■ **Short exercise**: Below this line is a set of entries; quote exactly the lines from the line that contains "What bpy script" to the line that contains "LEVEL_FACE = 0.9", both lines included.

■ **Record extracts**:
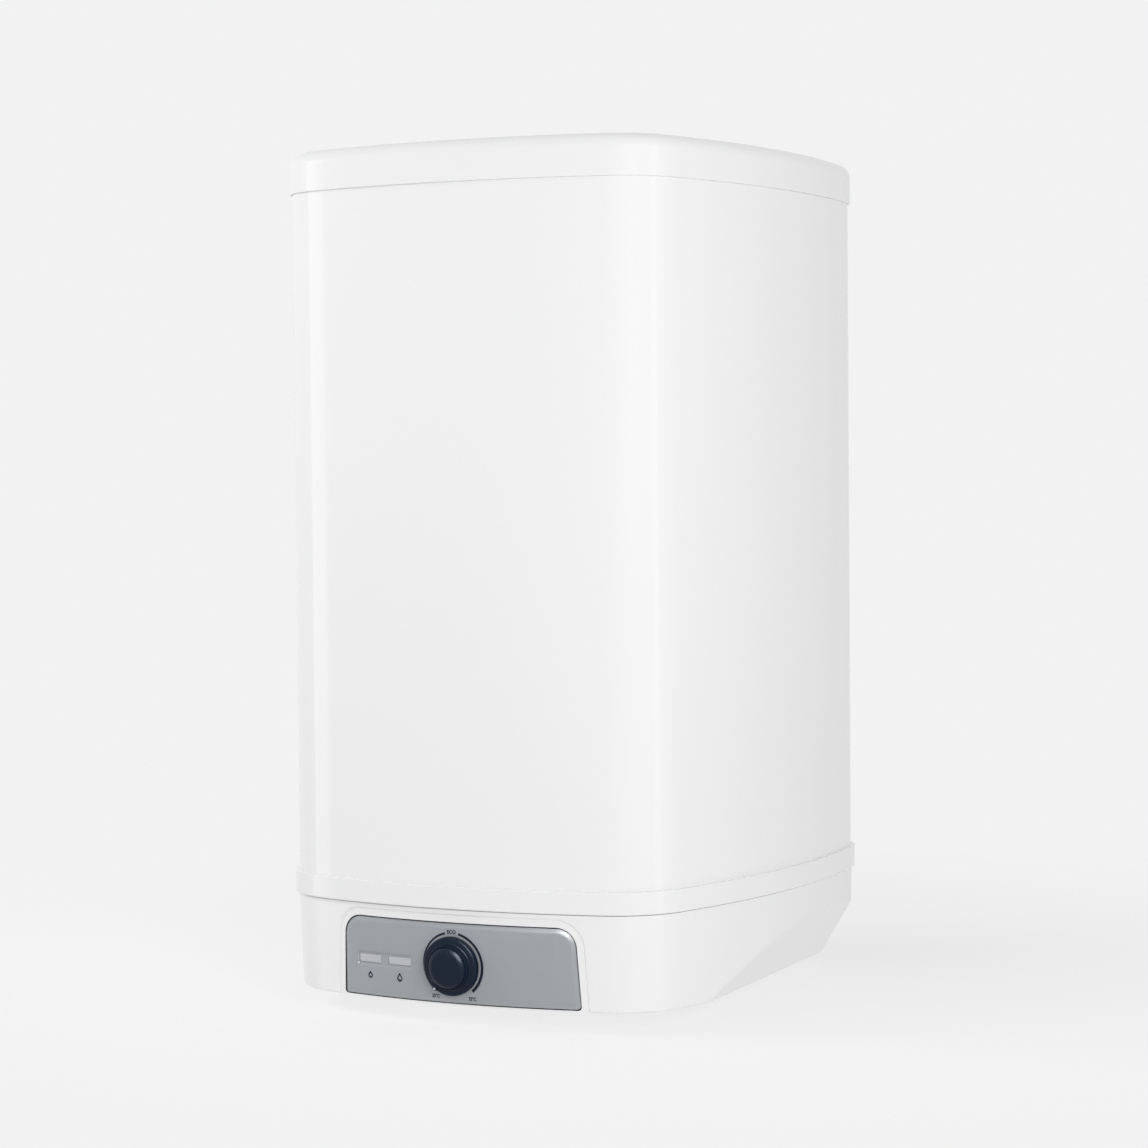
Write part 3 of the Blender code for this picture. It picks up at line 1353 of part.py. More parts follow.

--

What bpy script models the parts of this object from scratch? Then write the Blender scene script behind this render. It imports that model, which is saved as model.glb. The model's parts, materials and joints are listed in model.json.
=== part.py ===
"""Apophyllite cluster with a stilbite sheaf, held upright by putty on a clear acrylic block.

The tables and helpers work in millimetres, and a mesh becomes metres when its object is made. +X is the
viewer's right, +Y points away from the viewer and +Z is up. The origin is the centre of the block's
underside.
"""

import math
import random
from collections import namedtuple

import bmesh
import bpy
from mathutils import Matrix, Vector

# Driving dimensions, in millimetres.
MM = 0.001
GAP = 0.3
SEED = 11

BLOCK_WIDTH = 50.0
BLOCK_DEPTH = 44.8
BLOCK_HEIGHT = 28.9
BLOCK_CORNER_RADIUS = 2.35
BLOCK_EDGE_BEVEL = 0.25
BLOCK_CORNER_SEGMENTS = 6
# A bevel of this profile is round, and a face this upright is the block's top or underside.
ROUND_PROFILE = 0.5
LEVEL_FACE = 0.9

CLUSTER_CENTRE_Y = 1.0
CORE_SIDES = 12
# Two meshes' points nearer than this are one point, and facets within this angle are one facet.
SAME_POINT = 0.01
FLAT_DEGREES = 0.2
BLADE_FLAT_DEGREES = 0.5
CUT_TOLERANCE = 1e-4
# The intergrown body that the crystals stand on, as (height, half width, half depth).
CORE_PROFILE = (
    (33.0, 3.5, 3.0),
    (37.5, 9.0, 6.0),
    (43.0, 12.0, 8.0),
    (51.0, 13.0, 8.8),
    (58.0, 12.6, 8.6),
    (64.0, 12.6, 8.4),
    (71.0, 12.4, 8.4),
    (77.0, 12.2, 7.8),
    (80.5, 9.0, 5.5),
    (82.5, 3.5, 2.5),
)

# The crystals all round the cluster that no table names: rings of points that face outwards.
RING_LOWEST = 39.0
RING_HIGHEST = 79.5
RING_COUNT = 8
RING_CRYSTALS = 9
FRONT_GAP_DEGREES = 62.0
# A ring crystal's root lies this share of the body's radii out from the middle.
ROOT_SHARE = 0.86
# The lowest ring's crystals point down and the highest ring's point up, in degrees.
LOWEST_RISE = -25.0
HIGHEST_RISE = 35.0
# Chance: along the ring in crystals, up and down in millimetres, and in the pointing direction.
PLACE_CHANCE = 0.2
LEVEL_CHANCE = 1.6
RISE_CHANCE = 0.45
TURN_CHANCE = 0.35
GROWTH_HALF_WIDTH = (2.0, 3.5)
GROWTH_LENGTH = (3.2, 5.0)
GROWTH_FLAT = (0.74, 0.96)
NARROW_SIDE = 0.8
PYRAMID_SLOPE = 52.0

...

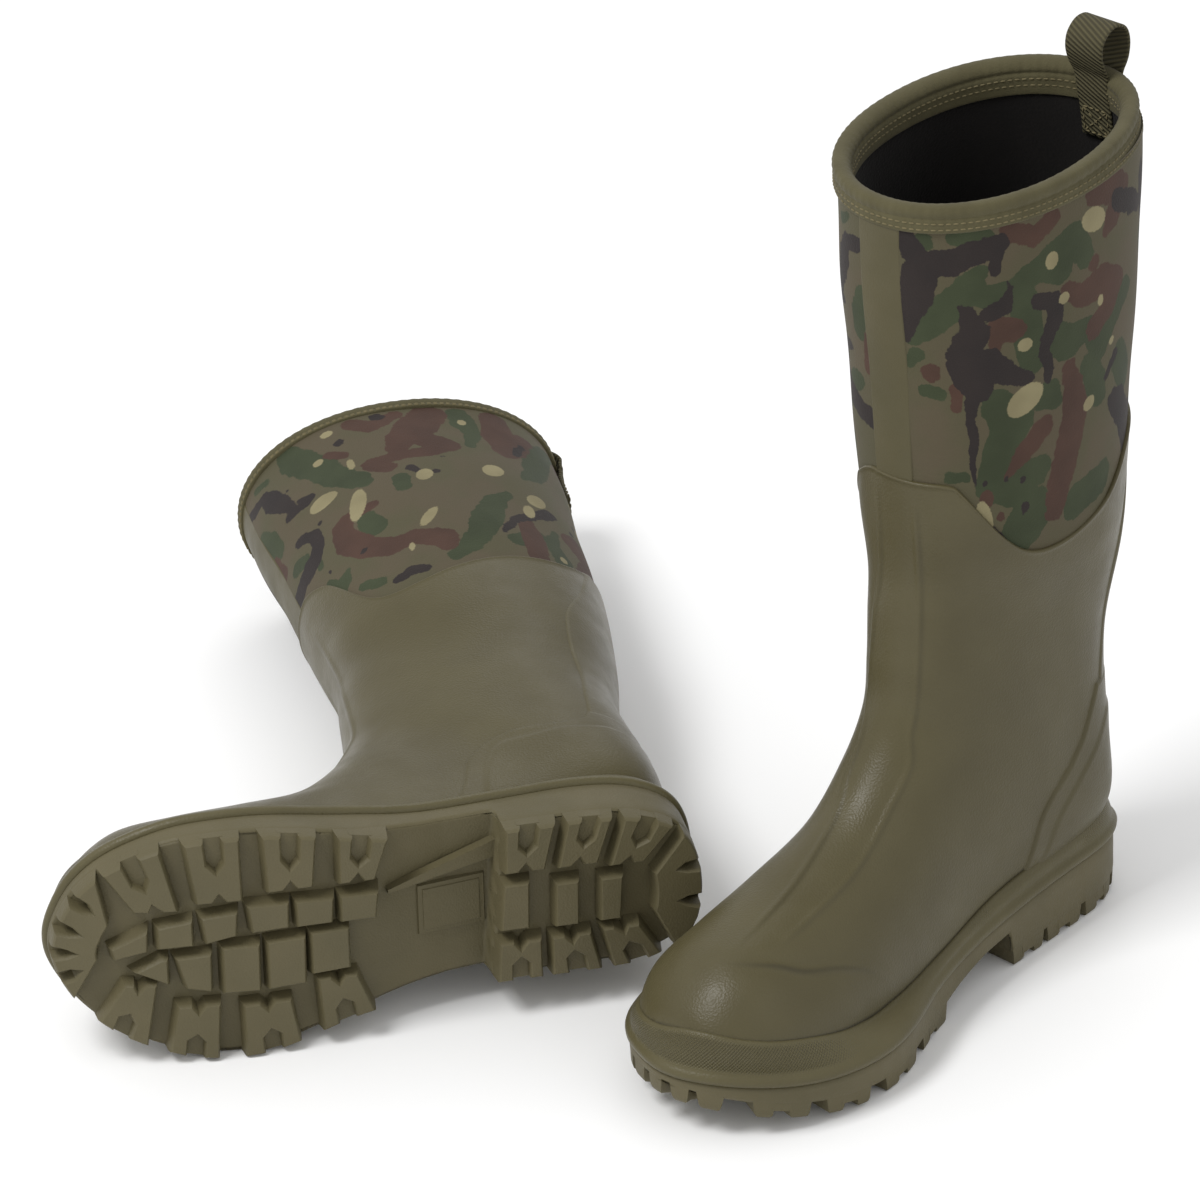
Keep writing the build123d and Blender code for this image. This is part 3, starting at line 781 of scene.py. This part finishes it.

■ **Solution for this task**:
What bpy script models the parts of this object from scratch? Then write the Blender scene script behind this render. It imports that model, which is saved as model.glb. The model's parts, materials and joints are listed in model.json.
=== part.py ===
"""Apophyllite cluster with a stilbite sheaf, held upright by putty on a clear acrylic block.

The tables and helpers work in millimetres, and a mesh becomes metres when its object is made. +X is the
viewer's right, +Y points away from the viewer and +Z is up. The origin is the centre of the block's
underside.
"""

import math
import random
from collections import namedtuple

import bmesh
import bpy
from mathutils import Matrix, Vector

# Driving dimensions, in millimetres.
MM = 0.001
GAP = 0.3
SEED = 11

BLOCK_WIDTH = 50.0
BLOCK_DEPTH = 44.8
BLOCK_HEIGHT = 28.9
BLOCK_CORNER_RADIUS = 2.35
BLOCK_EDGE_BEVEL = 0.25
BLOCK_CORNER_SEGMENTS = 6
# A bevel of this profile is round, and a face this upright is the block's top or underside.
ROUND_PROFILE = 0.5
LEVEL_FACE = 0.9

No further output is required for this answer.